Aon and Willis Towers Watson have mutually agreed to end their proposed combination and end litigation with the U.S. Department of Justice (DOJ).

This news comes less than a week after the European Commission had signaled it would approve the merger, although further divestments were required.

“Despite regulatory momentum around the world, including the recent approval of our combination by the European Commission, we reached an impasse with the U.S. Department of Justice,” Aon CEO Greg Case said in a comment in the breakup announcement.

“The DOJ position overlooks that our complementary businesses operate across broad, competitive areas of the economy. We are confident that the combination would have accelerated our shared ability to innovate on behalf of clients, but the inability to secure an expedited resolution of the litigation brought us to this point,” he said.

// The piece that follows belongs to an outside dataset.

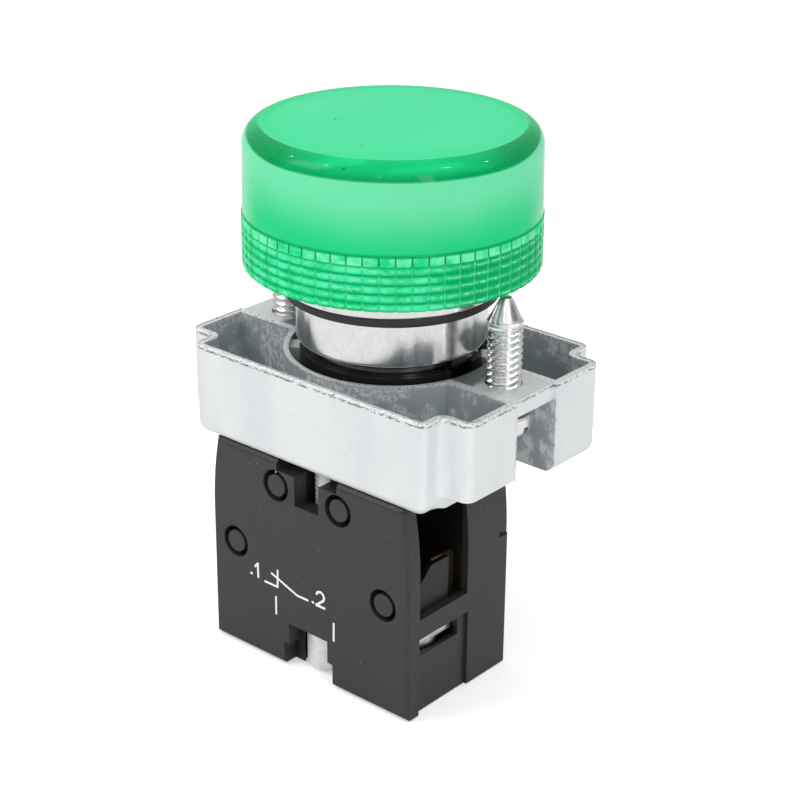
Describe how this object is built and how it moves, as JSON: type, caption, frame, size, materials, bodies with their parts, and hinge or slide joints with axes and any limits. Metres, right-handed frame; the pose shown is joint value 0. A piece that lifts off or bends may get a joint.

Noting the Justice Department filed its antitrust suit as a measure to protect American consumers and businesses, Attorney General Merrick B. Garland said in a a statement: “American companies and consumers rely on competition between Aon and Willis Towers Watson to lower prices for crucial services, such as health and retirement benefits consulting. Allowing Aon and Willis Towers Watson to merge would reduce that vital competition and leave American customers with fewer choices, higher prices and lower quality services.”

As laid out in the business combination agreement, Aon will pay Willis a $1 billion termination fee.

The deal had a value of about $30 billion.

In the the termination announcement, Willis CEO John Haley said: “Going forward, our focus remains steadfast on our colleagues, our clients and our shareholders. We believe we are well-positioned to compete vigorously across our businesses around the world and will continue to introduce important innovations to the market. We appreciate and deeply respect all the Aon colleagues we got to know through this process.”

As the Aon-Willis deal terminates, so does the $3.57 billion acquisition of Willis Re by Arthur J. Gallagher Co. The transaction with Gallagher, which also included Willis’s specialty and retail brokerage operations, was contingent on consummation of the Aon-Willis combination.